One of the most successful Latin performers of all time, the Cuban-born Estefan began her multi-platinum career after relocating to Miami as a child. “Don’t Wanna Lose You,” “Conga” and “Get On Your Feet” are only a few of the dozens of hits the 55-year-old has collected during her career.
Rick Ross – Since establishing himself as a major hip-hop force with his debut “Port of Miami,” Ross has become a boss within the genre as the head of the Maybach Music Group imprint and author of hits like “B.M.F.,” “Aston Martin Music” and, of course, “Hustlin’.”
From his humble beginnings on his debut “M.I.A.M.I.” (which stands for “Money Is A Major Issue”), Pitbull has morphed into an international star thanks to Latin-inflected pop hits like “Give Me Everything,” “Don’t Stop the Party” and “Feel This Moment.”

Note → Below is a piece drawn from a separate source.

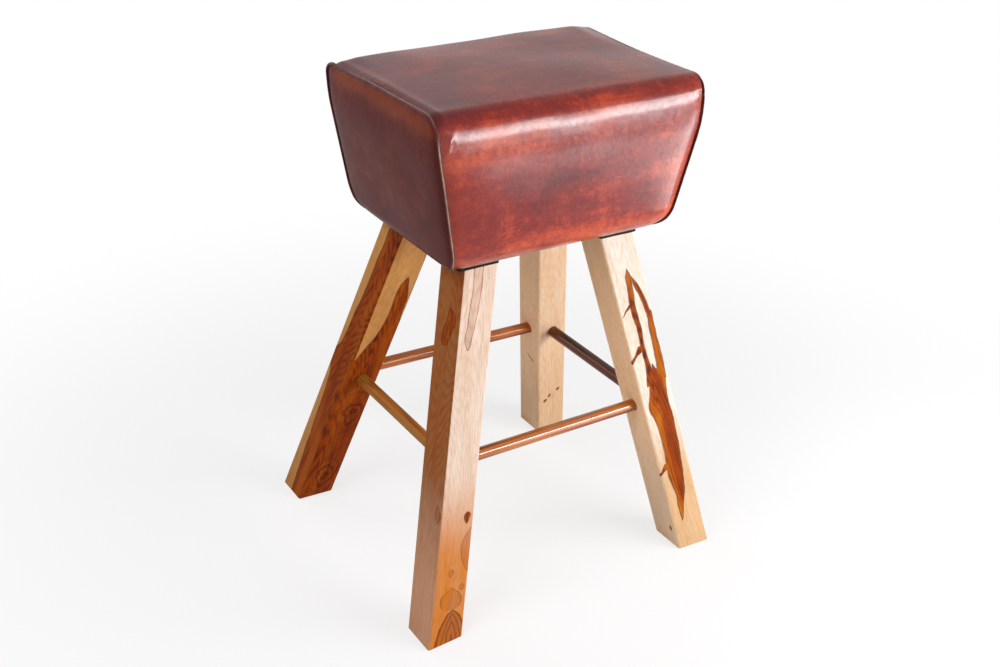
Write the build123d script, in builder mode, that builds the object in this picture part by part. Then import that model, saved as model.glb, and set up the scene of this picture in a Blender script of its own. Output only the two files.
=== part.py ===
from build123d import *
import os
from math import atan, hypot, pi, tan

os.makedirs("parts", exist_ok=True)

# All sizes are in millimetres. X runs along the seat, -Y is the front, the floor is at Z = 0.

# Heights of the main layers, from the floor up
leg_height = 521
plate_thickness = 6
cover_thickness = 1
seat_depth = 230

# Seat block, measured between its piped seams
seat_top_length = 440
seat_top_width = 308
seat_base_length = 360
seat_base_width = 291
top_round = 25
base_round = 38
top_crown = 5
top_seam_sag = 2
front_swell = 4
end_swell = 4
leather = 2

# Piping in the two end seams
piping_diameter = 6
piping_proud = 0.8
piping_tail = 4
seam_turn_share = 1.19

# Edges of the leather and the dust cover under the seat
tuck_width = 26
cover_margin = 6
panel_toe = 6

# Foam over the box
foam_top_thickness = 40
foam_side_thickness = 16.5
foam_hem = 6
foam_gap = 0.3

# Box inside the seat
base_board_thickness = 20
top_board_thickness = 15
box_wall = 18

# Wooden underframe
leg_stock = 58
leg_edge_round = 4
sole_chamfer = 2
foot_spread_x = 118.5
foot_spread_y = 132
back_right_foot_draw_in = 18
rung_diameter = 19
rung_height = 243
rung_stop_short = 12
rung_end_chamfer = 1
mortise_glue_room = 1

# Black plates on the leg tops
plate_size = 60
plate_overhang = 6
plate_corner_round = 3

# Lag screws that hold the legs
lag_diameter = 8
lag_reach_in_leg = 52
lag_head_across = 13
lag_head_height = 5.5
lag_inboard = 6
lag_outboard = 15
lag_tip = 2
washer_diameter = 18
washer_thickness = 1.6

# Screws that hold the box together
box_screw_diameter = 4
box_screw_head = 8
box_screw_length = 45
box_screw_pitch_x = 80
box_screw_pitch_y = 90
box_screw_sink = 1

# Staples
staple_crown = 10
staple_wire = 1
staple_leg = 9
leather_staple_edge = 10
leather_staple_pitch_x = 42
leather_staple_pitch_y = 36
cover_staple_edge = 11
cover_staple_pitch_x = 40
cover_staple_pitch_y = 32

# Clearances, and the overrun of cuts
fit_gap = 0.1
overrun = 10

# Levels
cover_z = leg_height + plate_thickness
seat_z = cover_z + cover_thickness
seam_z = seat_z + seat_depth
box_z = seat_z + leather
base_board_top_z = box_z + base_board_thickness
box_top_z = seam_z - leather - foam_top_thickness
top_board_z = box_top_z - top_board_thickness
box_inset = leather + foam_side_thickness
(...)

Steve Aoki – Born in Miami, the electronica star and Dim Mak Records founder has held an authoritative presence during the recent EDM boom thanks to killer remixes and singles with Afrojack, LMFAO and Lil Jon.
Sean Kingston – The Jamaican-pop star was born in Miami in 1990, and 17 years later, scored a massive hit with “Beautiful Girls,” which interpolated Ben E. King’s “Stand By Me.” He’s currently prepping a new album for Epic Records.
The pop singer burst on the scene with a No. 1 single, the Imogen Heap-sampling “Whatcha Say,” after growing up in Miami. Since then, he’s scored hits like “In My Head” and “Don’t Wanna Go Home”; his latest radio release, “The Other Side,” has previewed his forthcoming third album.
Trick Daddy – Maurice Young, better known as Trick Daddy, is a self-admitted thug, with album titles like “Thugs Are Us,” “Thug Holiday, “Back By Thug Demand” and “Finally Famous: Born a Thug, Still a Thug.” He’s also responsible for a handful of incredible rap singles, including “Take It to Da House,” “Let’s Go” and “I’m A Thug.”
2 Live Crew– The album “As Nasty As They Wanna Be” (and the surrounding controversy) defined this sexually charged hip-hop group. Although the Miami collective never repeated the success of “Me So Horny,” their place in the genre’s history is secure.